Date: 2010-01-24

Arthur Dion and Gerry Bergstein speak on Henry Schwartz: The Eternal Footman

Henry Schwartz, who was born in Winthrop, Massachusetts in 1927, is arguably the most important of the second generation of Boston Expressionist painters, those who succeeded and studied with the great post-World War II figures Hyman Bloom, Jack Levine, and Karl Zerbe. Those figures had the greatest influence on Schwartz during his years of study at the School of the Museum of Fine Arts, Boston from 1948 to 1953 before attending Yale University Summer School in 1953, and Akademie fur Bilende Kunst, Salzburg in 1954.Schwartz produced a large and philosophically ambitious body of work of great painterly invention and dash. His two primary forms have been, first, narrative history paintings and portraits in which figures from cultural and political history are arrayed and examined; and second, autobiographical works examining his own, personal world.
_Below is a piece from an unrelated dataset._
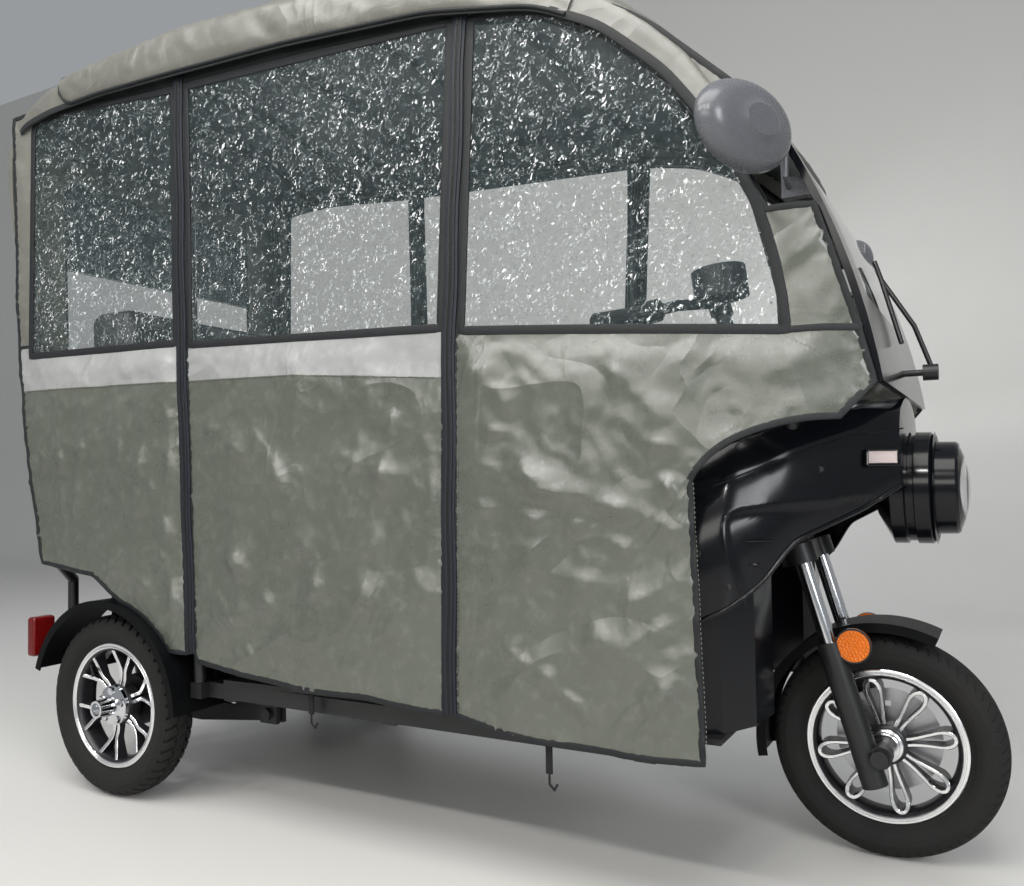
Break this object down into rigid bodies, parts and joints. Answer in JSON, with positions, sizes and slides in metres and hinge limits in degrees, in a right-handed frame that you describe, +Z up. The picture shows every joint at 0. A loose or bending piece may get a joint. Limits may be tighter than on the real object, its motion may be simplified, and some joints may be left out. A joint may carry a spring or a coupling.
{
  "type": "auto rickshaw",
  "caption": "Auto rickshaw with a steered front wheel, driven rear wheels, a padded roof and a zipped rain cover with clear windows.",
  "frame": {"origin": "on the floor, midway between the front of the front tyre and the back of the roof, on the middle plane", "axes": "+X forward along the vehicle, +Y to its left, +Z up"},
  "size_m": [2.255, 1.2504, 1.776],
  "materials": {
    "tyre_rubber": "matte",
    "alloy": "polished",
    "chrome": "polished",
    "bare_steel": "brushed",
    "brass": "satin",
    "black_paint": "satin",
    "black_gloss": "gloss",
    "black_plastic": "matte",
    "black_rubber": "matte",
    "cover_cloth": "satin",
    "roof_cloth": "satin",
    "black_webbing": "matte",
    "clear_film": "gloss",
    "screen_glass": "gloss",
    "mirror_face": "mirror",
    "lamp_clear": "gloss",
    "lamp_amber": "gloss",
    "lamp_red": "gloss",
    "seat_cover": "satin"
  },
  "bodies": {
    "vehicle": {"chassis_frame": "black_paint", "floor_pan": "black_plastic", "rear_body": "black_gloss", "battery_box": "black_plastic", "rear_mudguards": "black_gloss", "rear_axle": "black_paint", "trailing_arms": "black_paint", "rear_shocks": "black_paint", "rear_guard": "black_paint", "tail_lamps": "lamp_red", "roof_canopy": "roof_cloth", "cover_rear_panels": "cover_cloth", "cover_mid_panels": "cover_cloth", "cover_front_panels": "cover_cloth", "side_windows": "clear_film", "cover_zips": "black_webbing", "cover_back_panel": "cover_cloth", "back_window": "clear_film", "cover_straps": "black_webbing", "cab_side_loops": "black_paint", "roof_bows": "black_paint", "back_rails": "black_paint", "front_fairing": "black_gloss", "headlamp_housing": "black_gloss", "headlamp_lens": "lamp_clear", "turn_signals": "lamp_clear", "leg_shield": "black_gloss", "windscreen": "screen_glass", "windscreen_frame": "black_gloss", "wiper": "black_paint", "mirrors": "black_gloss", "mirror_glasses": "mirror_face", "driver_seat_base": "black_plastic", "driver_seat_cushion": "seat_cover", "bench_cushion": "seat_cover", "bench_backrest": "seat_cover"},
    "steering": {"fork_legs": "black_paint", "fork_tubes": "chrome", "steering_column": "black_paint", "handlebar": "black_paint", "handlebar_grips": "black_rubber", "handlebar_controls": "black_plastic", "front_mudguard": "black_gloss", "fork_reflectors": "lamp_amber", "brake_caliper": "black_paint"},
    "front_wheel": {"front_tyre": "tyre_rubber", "front_rim": "alloy", "brake_disc": "bare_steel"},
    "rear_wheel_left": {"rear_tyre_left": "tyre_rubber", "rear_rim_left": "alloy", "rear_hub_left": "chrome"},
    "rear_wheel_right": {"rear_tyre_right": "tyre_rubber", "rear_rim_right": "alloy", "rear_hub_right": "chrome"}
  },
  "joints": [
    {"name": "steering_turn", "type": "hinge", "parent": "vehicle", "child": "steering", "pos_m": [0.87835, 0, 0.19209], "axis": [-0.2807, 0, 0.9598], "range_deg": [-40, 40]},
    {"name": "front_wheel_spin", "type": "hinge", "parent": "steering", "child": "front_wheel", "pos_m": [0.9225, 0, 0.205], "axis": [0, 1, 0], "continuous": true},
    {"name": "rear_wheel_left_spin", "type": "hinge", "parent": "vehicle", "child": "rear_wheel_left", "pos_m": [-0.6775, 0.43, 0.205], "axis": [0, 1, 0], "continuous": true},
    {"name": "rear_wheel_right_spin", "type": "hinge", "parent": "vehicle", "child": "rear_wheel_right", "pos_m": [-0.6775, -0.43, 0.205], "axis": [0, 1, 0], "continuous": true}
  ]
}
At times, these strains have merged.Schwartz’s exhibitions career is marked by his 1991 retrospective at the Fuller Museum of Art, in Brockton, Massachusetts, which brought together four decades worth of paintings. His work can be found in the collections of the DeCordova Museum and Sculpture Park in Lincoln, Massachusetts, and the Boston Public Library, among others. The artist lived and worked in Newton, MA until his death in 2009, at the age of 81.